Current AGM’s bear little resemblance to those turbulent meetings of the past when directors felt the wrath of shareholders and fans alike.
On bleak winter evenings passionate supporters flocked to Goodison Park and tackled rudderless directors over issues such as investment and ground moves; the board felt so much wrath in fact, that they changed the constitution and banned the meetings for five years.
This will be the third meeting since the ban was lifted and, as with many things in modern life, they have become completely sanitised and staged managed.
Answering questions submitted in advance, under the guise of helping to make the meeting run smoother, not only allows them to stage manage the whole thing, but also gives the opportunity to supply carefully worded answers to questions, with just the right amount of added disdain to dismiss them.
The organisers and participants can ensure that little, if any time, will be left to address what everybody really wants to discuss.
No doubt it will come as a genuine surprise to the club’s hierarchy that interest in free schools, or where kits are currently available to purchase, pale into insignificance when measured against the performance of the board of directors and their chief executive. In particular the commercial deal with Kitbag, and specifically, where has all the money from the last five years kit supply deals ended up?
Money that every other club in the premier league enjoys except Everton.
Will carefully worded answers to pre-submitted questions on these subjects make any difference, or will this simply be treated as an exercise the board need to get out of the way as quickly as possible?
If the meeting follows the usual format, chief executive Robert Elstone will deliver thirty minutes of meaningless rhetoric, as he attempts to transfer his definition of success to a glassy eyed and unbelieving audience.
Perhaps Elstone will give a greater insight into the funding model he has so desperately been seeking for two years, a funding model for the promised new stadium in Walton Hall Park.
One would hope this would have been slightly more sophisticated than requesting the council not only hand over the land for free, but also asking them to borrow the money so that Everton can build the stadium.
Alas, it isn’t more sophisticated at all, this is exactly what they came up with and it doesn’t take a genius to work out why the council haven’t embraced the request.
As in common with all of Everton’s capital projects, WHP was doomed to failure from the start. Everton’s directors simply cannot invest in their own business nor raise sufficient funds for any planned development.
Having sold off or mortgaged everything to finance the business, funding is now limited to borrowing against guaranteed income streams, everything else being left to luck rather than good judgement.
Shareholders will once again be left with nothing more than a further set of broken promises and unfulfilled dreams. If the board, through its chairman, cannot deliver a deliverable plan for the future, one which their performance can be measured against, then surely, finally, it is time to replace them with people who can.
Meanwhile, the prospect of the club finally having a new owner should be greeted with open arms, the beginning of a new era in which the aforementioned criticisms can finally be addressed.

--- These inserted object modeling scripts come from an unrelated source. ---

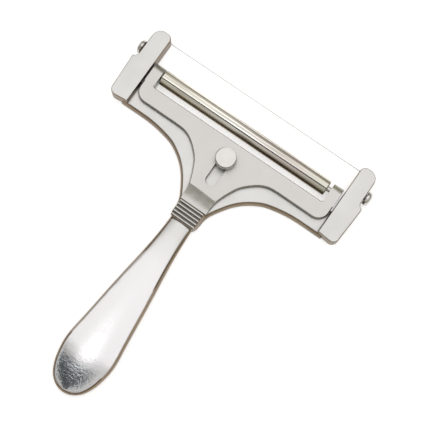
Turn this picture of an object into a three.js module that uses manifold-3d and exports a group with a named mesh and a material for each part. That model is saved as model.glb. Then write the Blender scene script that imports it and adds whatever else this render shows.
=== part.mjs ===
// Wire cheese cutter with an adjustable roller.
// Millimetres, +Z up, lying on its flat back, handle towards -Y, cutting wire towards +Y.
// The plan datum is the lower end of the two arms. The group is shifted at the end
// so that the middle of the bounding box sits over the origin.
import * as THREE from 'three';
import { mergeVertices } from 'three/addons/utils/BufferGeometryUtils.js';
import Module from 'manifold-3d';

const wasm = await Module();
wasm.setup();

// Arms that hold the wire
const armHeight = 9;
const armInnerX = 59.7;
const armFootWidth = 11.2;
const armWidth = 12.2;
const armTipWidth = 9.9;
const armFootY = -0.7;
const armFootRise = 0.8;
const armNarrowLength = 20.6;
const armStepRun = 2.6;
const armLength = 42.9;
const armFootRound = 3.6;
const armTipRound = 5.2;
const armTipInnerRound = 3.4;
const armEdgeBevel = 0.55;
const armEdgeDepth = 1.6;

// Web between the arms and its neck
const webHeight = 5;
const webFrontY = 14;
const webBackY = -1;
const webArmOverlap = 3;
const webEdgeBevel = 1.6;
const webEdgeDepth = 3.6;
const neckLength = 35.4;
const neckHalfWidth = 6.9;

// Ribbed collar
const collarHeight = 8.3;
const collarLength = 9.8;
const collarHalfWidth = 7.7;
const collarEdgeBevel = 0.9;
const collarEdgeDepth = 3;
const ribCount = 5;
const ribHalfLength = 7;
const ribRadius = 0.85;

// Handle
const handleLength = 104.2;
const handleRootOverlap = 0.5;
const handleHalfWidth = 14.7;
const handleRootHeight = 7.5;
const handleHeight = 9.4;
const handleWidestHeight = 4.4;
const handleCrown = 0.7;
const handleEndDrop = 1.7;
const handleTopInset = 2;
const handleBackInset = 2.4;

// Roller carriage
const carriageArmGap = 0.9;
const carriageWebGap = 0.3;
const carriageThickness = 2.9;
const carriageFrontY = 14.3;
const carriageBackY = 5.1;
const carriageBackHalfWidth = 33;
const carriageCornerRound = 6;
const carriageEdgeBevel = 0.4;
const carriageEdgeDepth = 1;
const tailHalfWidth = 7.8;
const tailCollarGap = 0.4;
const earWidth = 5.8;
const earRadius = 4;
const earTipY = 26.4;
const earInnerRound = 1.2;
const slotWidth = 6.5;
const slotTravel = 13.2;
const scoopCreaseY = -16.4;
const scoopLength = 9;
const scoopDepth = 1.3;

// Roller
const rollerRadius = 4.4;
const rollerLeftPlay = 0.8;
const rollerRightPlay = 2;
const rollerWall = 0.9;
const rollerEdgeBevel = 0.3;
const axleY = 22.2;
const axleZ = 4.6;
const axleRadius = 1.5;
const axleRecess = 0.5;
const bushLength = 7;
const bushRecess = 0.5;
const turningClearance = 0.3;
const pressClearance = 0.2;

// Thumb screw
const thumbScrewY = 4;
const thumbHeadRadius = 5.7;
const thumbHeadHeight = 4.6;
const thumbHeadBevel = 0.6;
const thumbKnurlCount = 40;
const thumbKnurlDepth = 0.3;
const thumbNeckRadius = 3;
const thumbNeckHeight = 0.8;
const thumbShankRadius = 2.2;
const thumbShankRecess = 0.8;
const threadClearance = 0.3;

// Cutting wire and its two screws
const wireRadius = 0.3;
const wireZ = 4.5;
const wireTipInset = 2.9;
const wireBendRadius = 2;
const wireLoopTurn = 1.55 * Math.PI;
const wireChannelClearance = 0.3;
const wireSeatGap = 0.2;
const screwTipInset = 12.8;
const screwSeatDepth = 0.8;
const screwSeatClearance = 0.6;
const screwShankRadius = 1.5;
const screwShankLength = 6;
const screwHoleOverdepth = 0.8;
const screwHeadRadius = 3.8;
const screwHeadHeight = 2.6;
const screwDriveWidth = 0.9;
const screwDriveDepth = 1;
const washerThickness = 0.5;
const washerRadius = 3.5;

// Overrun of every cutting body past the face that it opens
const cutOverrun = 1;

// Faces thinner than this are merged into their neighbours
const meshTolerance = 0.008;

// Values that follow from the sizes above
const armTipY = armFootY + armLength;
const armOuterX = armInnerX + armTipWidth;
const handleRootY = -neckLength - handleRootOverlap;
const handleEndY = -neckLength - handleLength;
const carriageBottomZ = webHeight + carriageWebGap;
const carriageTopZ = carriageBottomZ + carriageThickness;
const earOuterX = armInnerX - carriageArmGap;
const earInnerX = earOuterX - earWidth;
const earCentreY = earTipY - earRadius;
const earCentreZ = carriageTopZ - earRadius;
const rollerLeftX = -earInnerX + rollerLeftPlay;
const rollerRightX = earInnerX - rollerRightPlay;
const collarFrontY = -neckLength + collarLength;
const wireY = armTipY - wireTipInset;
const screwY = armTipY - screwTipInset;
const screwSeatX = armOuterX - screwSeatDepth;
const wireLoopX = screwSeatX + wireSeatGap + wireRadius;
const wireLoopRadius = screwShankRadius + wireSeatGap + wireRadius;
const washerX = wireLoopX + wireRadius + wireSeatGap;

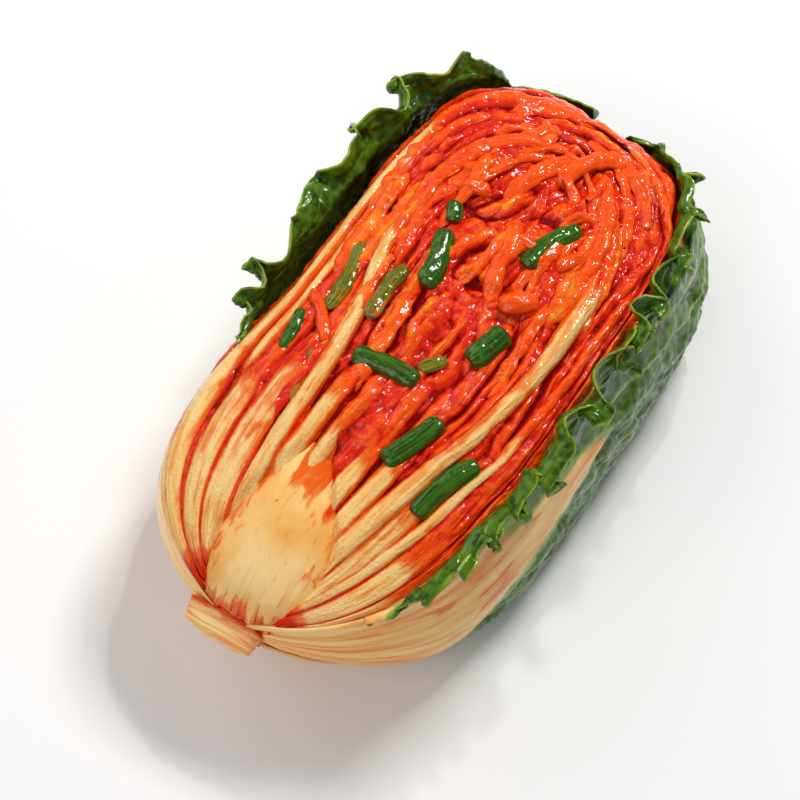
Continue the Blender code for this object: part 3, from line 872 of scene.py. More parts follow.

Sadly, this isn’t the case, but not for the reasons from those who warn of being careful what you wish for.
There is no need to cover old ground, the information from former directors and chief executives coupled with a whole host of anecdotal evidence, points to Philip Green having a major interest in Everton Football Club.
Not to mention the recent and ongoing investigation by French journalist Dominique Rousseau pointing to Everton being embroiled in a clandestine network of financial dealings which extends from the British Virgin Islands to Monaco, Switzerland and beyond. Dealings the Premier League currently turn a blind eye to, perhaps due to modern football organisations being more concerned with money than wrong doing, as seen with the recent FIFA and UEFA scandals.
This revelation in itself is damaging enough, but when one considers Green is negotiating with Inner Circle Sports to sell the club to the highest bidder – when a far more suitable partner waits in the wings, a partner whose interest in redevelopment and regeneration through an equity deal would be mutually beneficial to both the club and city – you begin to realise that Kenwright’s legacy could have the same dire consequences that greed placed before future well-being always has.
Wouldn’t it now be in the best interests of the club for Bill Kenwright to resign with dignity and appoint an independent organisation to conduct a transparent sale of the club for the registered owners?
Kenwright can’t conduct the sale due to his ill health, and neither Jon Woods nor Robert Earl have any practical involvement with the club whatsoever.
As for Robert Elstone, his inexperience and performance as CEO would exclude him from such a role, so it’s clear that a professional must be employed to deliver a sale which, as company law dictates, is in the best interest of the business and not its directors.
After years of failure and no semblance of a deliverable strategy for the future, if this is not the best way forward then shareholders and supporters alike deserve to hear what is; or perhaps the board have their hands tied, and are in no position to adopt a strategy that outside interests don’t agree with?
With all the suspicion, ambivalence and uncertainty surrounding not only the future control of Everton Football Club, but also its present ownership, the only cast iron guarantee concerning the 2015 AGM is that non of these questions will be answered.
The “He’s my friend therefore your friend” line simply no longer holds any credence, and with the authorities now taking a serious interest in this kind of behaviour, the storm clouds of uncertainty will continue to gather over Goodison Park.